L’audit détecte les compétences et les potentiels, le comportement et la personnalité des collaborateurs. Il est ainsi proposé des questionnaires ou jeux (en ligne), voire des mises en situation, pour dresser le portrait robot de la personnalité du salarié.

Mais on évalue aussi la motivation du salarié, par des questionnaires.

Et n’allez pas croire que cela ne concerne que les cadres ! L’un des orateurs précise avoir pour clients : des clubs de football, des entreprises de la grande distribution, les usines Toyota pour les salariés de leurs chaînes de montage, voire même… les évêques anglicans. Après tout, « the right man in the right place », cela concerne tout le monde.

(5) L’évaluation est aussi une question de coûts (mais pas que…). Voyez, par exemple, le questionnaire de jugement situationnel (un scenario plus vrai que nature avec une batterie d’emails auxquels le candidat doit répondre comme dans la vraie vie). « Il donne un aperçu réaliste du poste et permet d’écarter 40 % des candidats, ceux qui sont moins en phase avec l’entreprise sur la culture et les valeurs ».

Culture ? Valeurs ? Nous sommes bien au-delà de l’évaluation des seules compétences...

Et c’est ce qui suscite déjà, au sein des entreprises, un contentieux qui monte en puissance : la contestation des systèmes d’évaluation par les IRP (institutions représentatives du personnel).

Affrontements autour de l’évaluation au sein de grands groupes  :

Ce phénomène est récent mais il se répand. La raison : l’évaluation du comportement du salarié ou de son respect des « valeurs » de l’entreprise

Ce furent successivement (et notamment) :

-  le groupe Wolters Kluwer France, éditeur des Liaisons Sociales, Lamy, etc…) et ses six valeurs, dont « l’intégrité », « l’innovation » et « la création de valeurs » (TGI de Nanterre, 5 décembre 2008) : «  la multiplication de critères comportementaux détachés de toute effectivité du travail accompli implique la multiplication de performances à atteindre qui ne sont pas dénuées d’équivoque et peuvent placer les salariés dans une insécurité préjudiciable. »

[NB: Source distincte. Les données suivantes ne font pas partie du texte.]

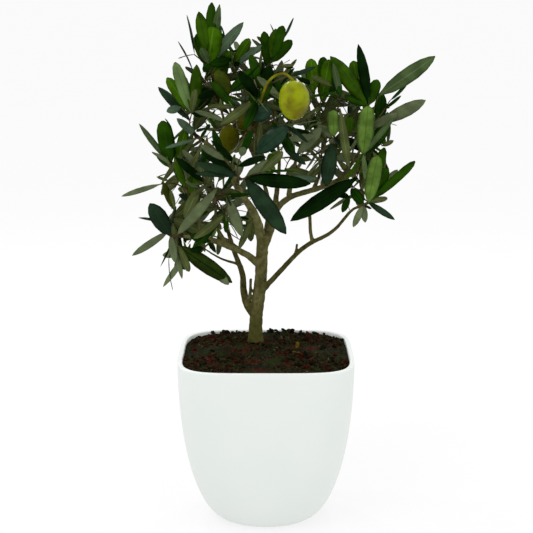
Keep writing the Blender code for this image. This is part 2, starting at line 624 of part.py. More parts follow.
def rolled_normal(along, roll):
    """The upper side's direction of a leaf that faces the front, rolled about its length."""
    facing = Vector(FRONT)
    facing = (facing - along * facing.dot(along)).normalized()
    return Quaternion(along, math.radians(roll)) @ facing


def twig_path(wood, tip):
    """A twig that leaves the nearest wood lying behind its tip and bends towards it."""
    best = None
    for path in wood:
        for before, here in zip(path, path[1:]):
            heading = (here.xyz - before.xyz).normalized()
            reach = tip - here.xyz
            cost = reach.length * (TURN_COST - heading.dot(reach.normalized()))
            if best is None or cost < best[0]:
                best = (cost, here, heading, reach)
    _, here, heading, reach = best
    far = reach.length
    elbow = here.xyz + (heading * ELBOW_AHEAD + reach.normalized() * ELBOW_ASIDE) * far
    radius = min(TWIG_SHARE * here.w, TWIG_TIP + TWIG_TAPER * far)
    path = []
    for step in range(PATH_STEPS + 1):
        t = step / PATH_STEPS
        place = here.xyz * (1 - t) ** 2 + elbow * 2 * t * (1 - t) + tip * t ** 2
        path.append(Vector((*place, radius + (TWIG_TIP - radius) * t)))
    return path


def along_from_tip(path, back):
    """The place and heading on a path at a distance back from its tip."""
    for here, before in zip(reversed(path), reversed(path[:-1])):
        step = (here.xyz - before.xyz).length
        if back <= step or before is path[0]:
            heading = (here.xyz - before.xyz) / step
            return here.xyz - heading * min(back, step), heading
        back -= step
    return None


def leaf_of_pair(place, axis, pair, side, length, turn, draw):
    """One leaf of an opposite pair; the splay opens from the tip of the shoot downwards."""
    across = Vector((1.0, 0.0, 0.0))
    across = (across - axis * across.dot(axis)).normalized()
    side_turn = math.radians(turn + 90 * pair + 180 * side + draw.uniform(-TURN_DRIFT, TURN_DRIFT))
    across = Quaternion(axis, side_turn) @ across
    splay = math.radians(YOUNG_SPLAY + SPLAY_STEP * pair + draw.uniform(-SPLAY_DRIFT, SPLAY_DRIFT))
    along = axis * math.cos(splay) + across * math.sin(splay)
    along.z -= LEAF_DROOP * pair
    along.normalize()
    normal = axis * math.sin(splay) - across * math.cos(splay)
    normal = Quaternion(along, math.radians(draw.uniform(-ROLL_DRIFT, ROLL_DRIFT))) @ normal
    size = length * PAIR_LENGTHS[pair] * draw.uniform(*SIZE_DRIFT)
    return Leaf(place - along * LEAF_ROOT, place + along * size, size * LEAF_WIDTH_SHARE, normal)


class Crowd:
    """Every limb, twig, leaf and fruit placed so far, with its owner and the box around it."""

    def __init__(self):
        self.entries = []

    def add(self, owner, points, faces):
        self.entries.append((owner, *box_of(points, GAP), BVHTree.FromPolygons(points, faces)))

    def add_mesh(self, owner, mesh):
        self.add(owner, [vert.co.copy() for vert in mesh.vertices],
                 [tuple(face.vertices) for face in mesh.polygons])

    def near(self, points, margin):
        """Owner and tree of what may lie within a margin of some points."""
        low, high = box_of(points, margin)
        for owner, other_low, other_high, tree in self.entries:
            if all(low[i] <= other_high[i] and high[i] >= other_low[i] for i in range(3)):
                yield owner, tree

    def takes_leaf(self, owner, leaf, crowd):
        """True if a leaf keeps clear of other owners, and its outer part of its own mass."""
        whole, outer = leaf.tree(GAP), leaf.tree(CROWD_MARGIN, CROWD_START)
        for other, tree in self.near(leaf.points(), GAP):
            if other != owner and tree.overlap(whole):
                return False
            if other == owner and crowd and tree.overlap(outer):
                return False
        return True

    def takes_twig(self, owner, path):
        """True if a twig keeps clear of everything that isn't of its own mass."""
        thick = tree_of(tube(path, 3, 2 * GAP))
        for other, tree in self.near([place.xyz for place in path], GAP + path[0].w):
            if other == owner:
                continue
            if tree.overlap(thick) or any(tree.find_nearest(place.xyz, place.w + GAP)[0] for place in path):
                return False
        return True


def box_of(points, margin):
    """Lowest and highest corners round some points, spread by a margin."""
    return ([min(point[i] for point in points) - margin for i in range(3)],
            [max(point[i] for point in points) + margin for i in range(3)])


def inside(space, points):
    low, high = space
    return all(low[i] <= point[i] <= high[i] for point in points for i in range(3))


def olive(centre, size, margin=0.0):
    """A plump olive, a little narrower at its lower end; size is its share of a full-grown one."""
    shape = bmesh.new()
    bmesh.ops.create_uvsphere(shape, u_segments=8, v_segments=6, radius=1.0)
    for vert in shape.verts:
        taper = 1 + FRUIT_TAPER * vert.co.z
        vert.co.x *= (size * FRUIT_WIDTH / 2 + margin) * taper
        vert.co.y *= (size * FRUIT_WIDTH / 2 + margin) * taper
        vert.co.z *= size * FRUIT_HEIGHT / 2 + margin
        vert.co += Vector(centre)
    mesh = bpy.data.meshes.new("olive")
    shape.to_mesh(mesh)
    shape.free()
    return mesh


class Mass:
    """One mass of leaves, grown from its stem within its own space and clear of its neighbours."""

    def __init__(self, name, plan, bough, crowd):
        self.name, self.plan, self.crowd = name, plan, crowd
        self.draw = random.Random(plan["seed"])
        heading = (bough[-1].xyz - bough[-2].xyz).normalized()
        foot = bough[-1].xyz + heading * GAP
        self.wood = [[Vector((*(foot + heading * reach), bough[-1].w - STEM_TAPER * reach))
                      for reach in STEM_REACH]]
        self.shoots = []
        self.leaves = []
        self.fruit = []

    def add_twig(self, tip, path=None):
        """Grow a twig to a tip unless it would touch another mass or a limb."""
        path = path or twig_path(self.wood, Vector(tip))
        if not self.crowd.takes_twig(self.name, path):
            return None
        self.wood.append(path)
        self.crowd.add_mesh(self.name, tube(path, 3))
        return path

    def add_leaf(self, leaf, seeded=True):
        """Take a leaf that touches nothing and, where it grows by the rule, stays in the space."""
        if seeded and not inside(self.plan["space"], leaf.points()):
            return False
        if not self.crowd.takes_leaf(self.name, leaf, seeded):
            return False
        self.leaves.append(leaf)
        self.crowd.add(self.name, leaf.points(), leaf.faces)
        return True

    def grow_frame(self):
        """The fruit, the shoots and the single leaves, whose places are given."""
        for tip, pairs, length, turn in self.plan["shoots"]:
            path = self.add_twig(tip)
            if path:
                self.shoots.append((path, pairs, length, turn))
            else:
                print(self.name, "shoot left out", tip)
        for centre, size, stalk in self.plan.get("fruit", ()):
            self.add_fruit(Vector(centre), size, [Vector(point) for point in stalk])
        for root, tip, width, roll in self.plan["leaves"]:
            if not self.add_single_leaf(Vector(root), Vector(tip), width, roll):
                print(self.name, "leaf left out", root, tip)

    def nearest_wood(self, place):
        return min((point.xyz for path in self.wood for point in path),
                   key=lambda point: (point - place).length)

    def add_single_leaf(self, root, tip, width, roll):
        """A leaf that is rooted in the nearest wood, or on a twig of its own where that is far."""
        nearest = self.nearest_wood(root)
        if (nearest - root).length > ROOT_REACH:
            if self.add_twig(root) is None:
                return False
            nearest = root
        along = (tip - nearest).normalized()
        leaf = Leaf(nearest - along * LEAF_ROOT, tip, width, rolled_normal(along, roll))
        return self.add_leaf(leaf, False)

    def grow_fill(self):
        """Shoots to seeded places in the space, and the pairs of leaves on every shoot."""
        low, high = (Vector(corner) for corner in self.plan["space"])
        for _ in range(self.plan["fill"] * TRIES):
            if len(self.shoots) >= self.plan["fill"] + len(self.plan["shoots"]):
                break
            spread = Vector([self.draw.uniform(-FILL_REACH, FILL_REACH) for _ in range(3)])
            tip = (low + high) / 2 + Vector([spread[i] * (high[i] - low[i]) for i in range(3)])
            path = self.add_twig(tip)
            if path:
                self.shoots.append((path, 2, FILL_LEAF, self.draw.uniform(0, 90)))
        for path, pairs, length, turn in self.shoots:
            for pair in range(pairs):
                place, axis = along_from_tip(path, TIP_STEP + INTERNODE * pair)
                for side in (0, 1):
                    for _ in range(TRIES):
                        if self.add_leaf(leaf_of_pair(place, axis, pair, side, length, turn, self.draw)):
                            break

    def add_fruit(self, centre, size, stalk):
        """Hang an olive on a stalk that leaves the wood of the mass."""
        thick = tree_of(olive(centre, size, GAP))
        for other, tree in self.crowd.near([centre], FRUIT_HEIGHT):
            if other != self.name and tree.overlap(thick):
                print(self.name, "fruit left out", tuple(centre))
                return
        rooted = (self.nearest_wood(stalk[0]) - stalk[0]).length < ROOT_SUNK
        if not rooted and self.add_twig(stalk[0]) is None:
            return
        top = centre + Vector((0.0, 0.0, size * FRUIT_HEIGHT / 2 - STALK_SUNK))
        knots = [(*point, STALK_RADIUS) for point in [*stalk, top]]
        self.add_twig(stalk[-1], smooth_path(knots, 2))
        fruit = olive(centre, size)
        self.fruit.append(fruit)
        self.crowd.add_mesh(self.name, fruit)

    def mesh(self):
        pieces = [tube(path, 3) for path in self.wood[1:]]
        pieces += [leaf.mesh() for leaf in self.leaves]
        return boolean(tube(self.wood[0], STUB_SIDES), [*pieces, *self.fruit], "UNION", JOINT_DETAILS)


def main():
    collections = start_empty()
    finishes = {name: make_material(name) for name in LOOKS}
    base = bpy.data.objects.new("foot_of_pot", None)
    collections["olive_bonsai"].objects.link(base)
    make_twig_section(collections["guides"])
    learn_leaf_outline()

    add_node("pot", make_pot(), finishes["pot"], (0, 0, 0), base)
    add_node("soil", make_soil(), finishes["soil"], (0, 0, 0), base)
    paths, limbs = make_limbs()
    crowd = Crowd()
    for name, mesh in limbs.items():
        crowd.add_mesh(name, mesh)
    masses = [Mass(name, plan, paths[plan["bough"]], crowd) for name, plan in MASSES.items()]
    for mass in masses:
        mass.grow_frame()
    for mass in masses:
        mass.grow_fill()
    for mass in masses:
        mesh = mass.mesh()
        print(mass.name, "twigs", len(mass.wood), "leaves", len(mass.leaves), "faces", len(mesh.polygons))
        add_node(mass.name, mesh, finishes["foliage"], mass.wood[0][0].xyz, base)
    print("leaves in all", sum(len(mass.leaves) for mass in masses))
    for name, mesh in limbs.items():
        add_node(name, mesh, finishes["bark"], paths[name][0].xyz, base)


main()
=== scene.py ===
# %% [markdown]
# # An olive bonsai in a ceramic pot
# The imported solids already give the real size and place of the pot, the soil, the limbs and the
# masses of leaves.  This lesson dresses them: a glazed pot, crumbly soil, bark with relief, and a
# crown that grows again by the same seeded rule, with finer leaves than a solid can carry.
# Everything is worked out in millimetres and written in metres.

# %% Load the frame
import math
import random

import bmesh
import bpy
from mathutils import Matrix, Quaternion, Vector, noise
from mathutils.bvhtree import BVHTree
from mathutils.kdtree import KDTree


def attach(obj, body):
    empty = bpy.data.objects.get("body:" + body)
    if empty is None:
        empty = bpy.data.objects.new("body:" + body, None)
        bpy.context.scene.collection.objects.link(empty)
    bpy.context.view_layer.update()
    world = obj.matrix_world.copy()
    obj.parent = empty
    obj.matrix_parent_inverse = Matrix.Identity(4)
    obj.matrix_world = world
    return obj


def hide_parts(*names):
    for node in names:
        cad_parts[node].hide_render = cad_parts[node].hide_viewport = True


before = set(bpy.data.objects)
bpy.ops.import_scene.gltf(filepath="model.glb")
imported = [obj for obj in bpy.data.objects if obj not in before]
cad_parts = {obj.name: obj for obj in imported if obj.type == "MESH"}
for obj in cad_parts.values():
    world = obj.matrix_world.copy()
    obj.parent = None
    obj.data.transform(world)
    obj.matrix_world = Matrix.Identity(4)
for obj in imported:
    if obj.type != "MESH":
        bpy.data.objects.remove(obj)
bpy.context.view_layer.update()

MM = 0.001

# %% [markdown]
# ## Camera, light and floor
# The plant was photographed from a little above its top, about a metre away, against plain white.
# One long lens, a bright even sky and two large soft lamps repeat that.  A sky alone would leave the
# leaves flat, so a lamp above the camera's left shoulder gives them an upper and a lower side.  The
# floor glows a little, as a light table does, so hardly a shadow gathers round the foot of the pot.
# Three small lamps behind the crown put the sharp white lights on the olive.

# %% Camera
CAMERA_PLACE, CAMERA_TILT, CAMERA_LENS = (0.0004, -0.966, 0.386), 11.4, 89.7

camera_data = bpy.data.cameras.new("camera")
camera_data.sensor_width = 36.0
camera_data.lens = CAMERA_LENS
camera = bpy.data.objects.new("camera", camera_data)
camera.location = CAMERA_PLACE
camera.rotation_euler = (math.radians(90 - CAMERA_TILT), 0.0, 0.0)
bpy.context.scene.collection.objects.link(camera)
bpy.context.scene.camera = camera
bpy.context.scene.view_settings.view_transform = "Standard"

# %% Sky, lamps and floor
sky = bpy.data.worlds.new("studio")
sky.use_nodes = True
sky.node_tree.nodes["Background"].inputs["Color"].default_value = (1.0, 1.0, 1.0, 1.0)
sky.node_tree.nodes["Background"].inputs["Strength"].default_value = 1.0
bpy.context.scene.world = sky


def soft_lamp(name, place, target, size, power):
    """A square lamp that faces a target."""
    light = bpy.data.lights.new(name, "AREA")
    light.size = size
    light.energy = power
    lamp = bpy.data.objects.new(name, light)
    lamp.location = place
    lamp.rotation_euler = (Vector(target) - Vector(place)).to_track_quat("-Z", "Y").to_euler()
    bpy.context.scene.collection.objects.link(lamp)


FRONT_OLIVE, FLOOR_HALF_WIDTH = (0.02, -0.04, 0.31), 600.0
SPARKLES = [(-0.32, 0.9, 0.96), (0.24, 0.87, 1.03), (-0.81, 0.38, 1.06)]

soft_lamp("key", (-0.9, -1.2, 1.5), (0, 0, 0.25), 1.2, 6)
soft_lamp("fill", (1.3, -0.9, 0.9), (0, 0, 0.2), 1.4, 2)
for index, place in enumerate(SPARKLES):
    soft_lamp(f"sparkle_{index}", place, FRONT_OLIVE, 0.07, 0.9)

floor_shape = bmesh.new()
bmesh.ops.create_grid(floor_shape, x_segments=1, y_segments=1, size=FLOOR_HALF_WIDTH)
floor_mesh = bpy.data.meshes.new("floor")
floor_shape.to_mesh(floor_mesh)
floor_shape.free()
floor = bpy.data.objects.new("floor", floor_mesh)
bpy.context.scene.collection.objects.link(floor)

# %% [markdown]
# ## A small language for materials
# A finish is a sum of simple masks.  Wrapping each socket lets a mask be written as arithmetic, so
# `1 - mask` or `mask * 0.3` adds the node it needs, and the formula stays readable.

# %% Sums on sockets
def sum_of(operation, turned=False):
    """An operator on sockets; turned is for a plain number that stands first."""
    def work(self, other):
        first, second = (other, self) if turned else (self, other)
        return self.finish.node("ShaderNodeMath", {"operation": operation}, {0: first, 1: second})
    return work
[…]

-  le groupe Airbus, pour la mise en place d’un système d’évaluation destiné à 5.000 cadres en France, comportant des critères d’évaluation comportementale tels que « agir avec courage » et « bâtir, comprendre, partager la vision à long terme de manière sensée » (CA Toulouse, 21 septembre 2011, n°11/0604) : la Cour d’Appel a jugé que les critères comportementaux sont licites pour évaluer les salariés à condition qu’ils soient « exclusivement professionnels et suffisamment précis pour permettre au salarié de les intégrer dans une activité concrète et à l’évaluateur de l’apprécier avec la plus grande objectivité possible. »

-  le groupe SANOFI (TGI de Paris, 6 mars 2012, RG 11/15323) : pour son nouveau dispositif d’évaluation des cadres éligibles à la rémunération variable, appelé « Reconnaissance et évaluation de la performance », dans les entreprises Sanofi Aventis France, Sanofi Winthrop Industrie, Sanofi Pasteur, Sanofi Aventis Recherche et Développement, Sanofi Chimie et Sanofi Aventis Groupe. Dans les valeurs comportementales attendues figure notamment « penser de façon stratégique », valeur qui a été rejetée par le TGI parce que « en ce qu’elle requiert [du collaborateur] une vision large et à long terme, [elle] est imprécise et sujette à une appréciation subjective de la part de l’évaluateur. »

Comme l’indiquent ces décisions, le juge traque les critères flous ou empreints de subjectivité, ce qui est parfaitement logique puisque les systèmes d’évaluation conditionnent la rémunération, la promotion ou la formation professionnelle des salariés. Ils doivent donc être totalement objectifs et garantir une égalité de tous devant l’évaluation.